::: Dataset excerpt :::

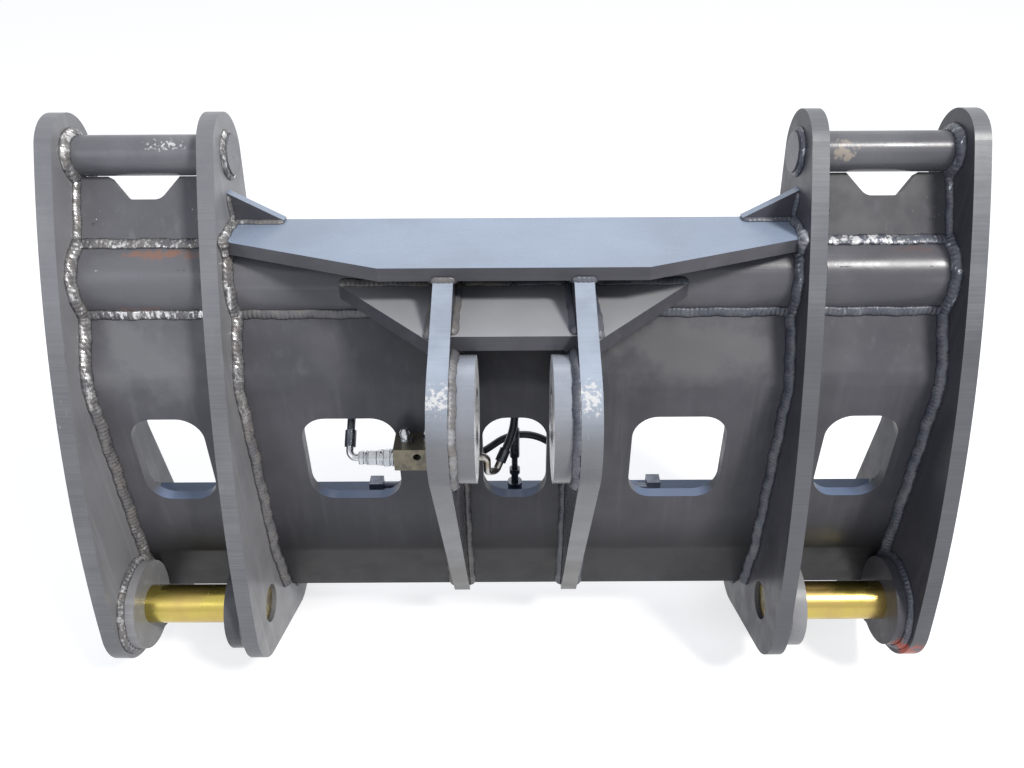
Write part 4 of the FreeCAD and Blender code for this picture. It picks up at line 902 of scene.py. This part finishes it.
    def welds(self, mesh: WeldMesh, side: Side) -> None:
        """Add the runs that hold the tube, the main plate and the ledge.

        Args:
            mesh: mesh that takes them.
            side: half of the coupler.
        """
        s, p = side.value, self.plates
        back_y = self.face_y + self.thickness
        for x, way, seed in ((p.inner_inside, -1, 11), (p.inner_outside, 1, 12), (p.outer_inside, -1, 13)):
            mesh.ring(at(s * x, self.tube_y, self.tube_z), self.tube_radius, s * way, leg=13.0, seed=seed)
            mesh.add(self.down_front(s * x, s * way, leg=13.5, seed=seed + 10))
            mesh.straight(at(s * x, back_y, self.back_weld_top), at(s * x, back_y, self.ledge_top + 10.0),
                          at(s * way), BACK, leg=9.0, seed=seed + 20)
            mesh.straight(at(s * x, back_y + 6.0, self.ledge_top),
                          at(s * x, self.ledge_back - 3.0, self.ledge_top), at(s * way), UP,
                          leg=8.0, seed=seed + 30)
        head, normal = self.front_stations()[0]
        down = at(0.0, -normal.z, normal.y)
        bay = (p.inner_outside, p.outer_inside)
        for seed, (start, end) in enumerate(((self.ear_outside, p.inner_inside), bay), start=41):
            mesh.straight(head + at(s * (start + 5.0)), head + at(s * (end - 5.0)), down,
                          self.tube_tangent(head, FRONT), leg=10.0, seed=seed)
        level = at(0.0, back_y, self.ledge_top)
        for seed, (start, end) in enumerate(((0.0, p.inner_inside), bay), start=45):
            mesh.straight(level + at(s * (start + 4.0)), level + at(s * (end - 4.0)), BACK, UP,
                          leg=8.0, seed=seed)


@dataclass
class HookBays:
    """Hook bars, the sloping plates behind them and their welds."""

    plates: SidePlates
    cross: CrossMember
    bar_y: float = 315.0
    bar_z: float = 263.0
    bar_radius: float = 30.0
    slope: float = 34.0
    setback: float = 5.0
    weld_start: float = 34.0
    spatter_angle: float = 142.0
    spatter_down: float = 95.0

    CHIPS: ClassVar[dict[Side, Mark]] = {
        Side.LEFT: Mark((-508.0, 294.0, 286.0), (34.0, 12.0, 8.0), (0.62, 0.62, 0.62), 0.8,
                        190.0, 1.2, 0.65),
        Side.RIGHT: Mark((484.0, 288.0, 272.0), (22.0, 14.0, 14.0), (0.36, 0.31, 0.26), 0.8, 80.0, 0.7)}
    # Painted shade: the right bar and, more, the right sloping plate are darker copies.
    PAINTED_SHADE_TONES: ClassVar[dict[Side, float]] = {Side.LEFT: 1.0, Side.RIGHT: 0.82}

    def dress(self) -> None:
        """Give the bars scuffed paint and the sloping plates plain primer, darker on the right as painted
        shade.
        """
        for side, shade_tone in self.PAINTED_SHADE_TONES.items():
            punch = Mark((side.value * (self.plates.inner_inside - 9.0), self.bar_y - 6.0, self.bar_z - 2.0),
                         (4.0, 2.6, 2.6), (0.01, 0.01, 0.01), 0.95, 70.0, 0.05)
            dress(PrimerFinish(f"hook_bar_primer_{side.word}", scaled((0.112, 0.113, 0.127), shade_tone),
                               scaled((0.165, 0.166, 0.182), shade_tone), (0.50, 0.50, 0.52), scuff_amount=0.75,
                               grain=Grain.ACROSS, roughness=(0.22, 0.32), marks=(self.CHIPS[side], punch)),
                  f"hook_bar_{side.word}")
            dress(PrimerFinish(f"sloping_plate_primer_{side.word}", scaled((0.100, 0.100, 0.112), shade_tone ** 3),
                               scaled((0.135, 0.134, 0.148), shade_tone ** 3), scuff_amount=0.55,
                               roughness=(0.50, 0.62), coat=0.0),
                  f"hook_back_plate_{side.word}")

    def slope_axes(self) -> tuple[Vector, Vector]:
        """Direction up the sloping plate, and out of its front face."""
        angle = math.radians(self.slope)
        return at(0.0, math.sin(angle), math.cos(angle)), at(0.0, -math.cos(angle), math.sin(angle))

    def spatter(self, mesh: WeldMesh, side: Side) -> None:
        """Add drops of weld metal on the tube and on the sloping plate.

        Args:
            mesh: mesh that takes them.
            side: half of the coupler.
        """
        angle = math.radians(self.spatter_angle)
        normal = at(0.0, math.cos(angle), math.sin(angle))
        top = at(0.0, self.cross.tube_y, self.cross.tube_z) + normal * self.cross.tube_radius
        for x, seed in ((497.0, 5), (488.0, 6), (620.0, 7)):
            mesh.spatter(top + at(side.value * x), at(4.0), normal, count=4, seed=seed)
        up, outward = self.slope_axes()
        face = at(0.0, self.bar_y, self.bar_z) - outward * self.setback - up * self.spatter_down
        for x, seed in ((630.0, 8), (470.0, 9)):
            mesh.spatter(face + at(side.value * x), up * 45.0 + at(12.0), outward, count=14, seed=seed)

    def welds(self, mesh: WeldMesh, side: Side) -> None:
        """Add the bay's weld runs.

        Args:
            mesh: mesh that takes them.
            side: half of the coupler.
        """
        s = side.value
        near, far = s * self.plates.inner_outside, s * self.plates.outer_inside
        bar = at(0.0, self.bar_y, self.bar_z)
        mesh.ring(bar + at(near), self.bar_radius, s, leg=12.0, seed=3)
        mesh.ring(bar + at(far), self.bar_radius, -s, leg=12.0, seed=4)
        mesh.ring(bar + at(s * self.plates.inner_inside), self.bar_radius, -s, leg=6.5, seed=5)
        up, outward = self.slope_axes()
        face = bar - outward * self.setback
        foot = self.cross.meets_tube(face - up * (2.0 * self.bar_radius), -up)
        for x, way, seed in ((near, s, 6), (far, -s, 7)):
            mesh.straight(face - up * self.weld_start + at(x), foot + at(x), at(way), outward,
                          leg=9.0, seed=seed)
        mesh.straight(foot + at(near) + at(s * 6.0), foot + at(far) - at(s * 6.0), up,
                      self.cross.tube_tangent(foot, FRONT), leg=10.0, seed=8)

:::

=== What this task involves ===
Return nothing but the lines from the start of the listing above through the line containing "and the ledge.", exactly as given.

=== Finished answer ===
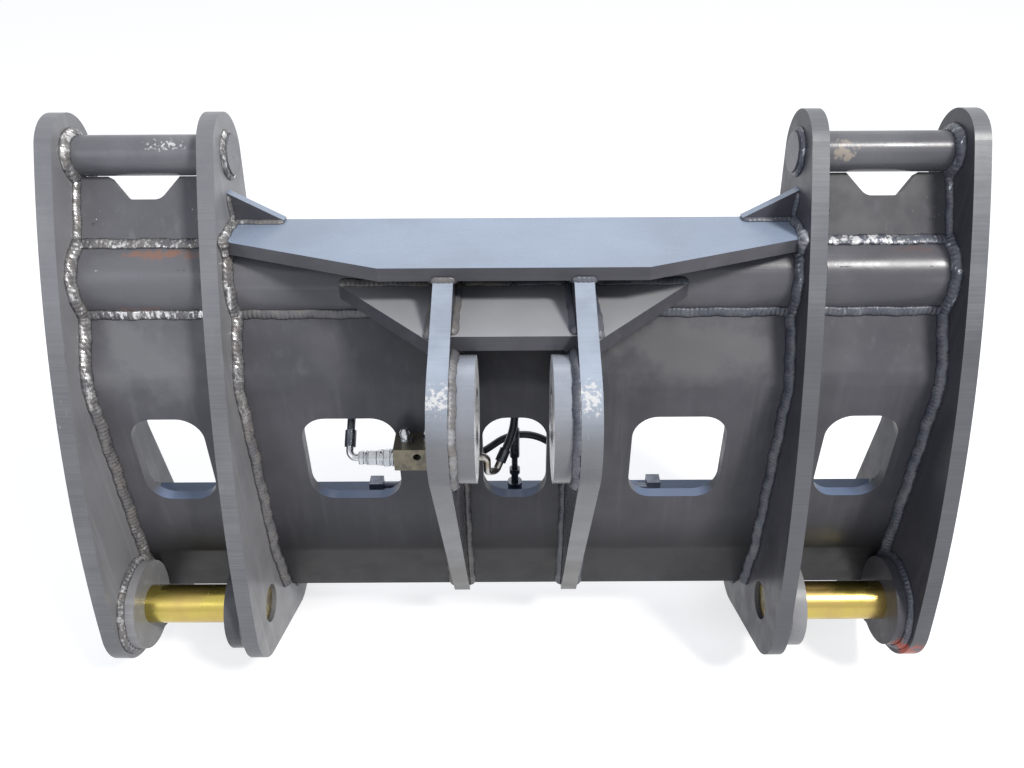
Write part 4 of the FreeCAD and Blender code for this picture. It picks up at line 902 of scene.py. This part finishes it.
    def welds(self, mesh: WeldMesh, side: Side) -> None:
        """Add the runs that hold the tube, the main plate and the ledge.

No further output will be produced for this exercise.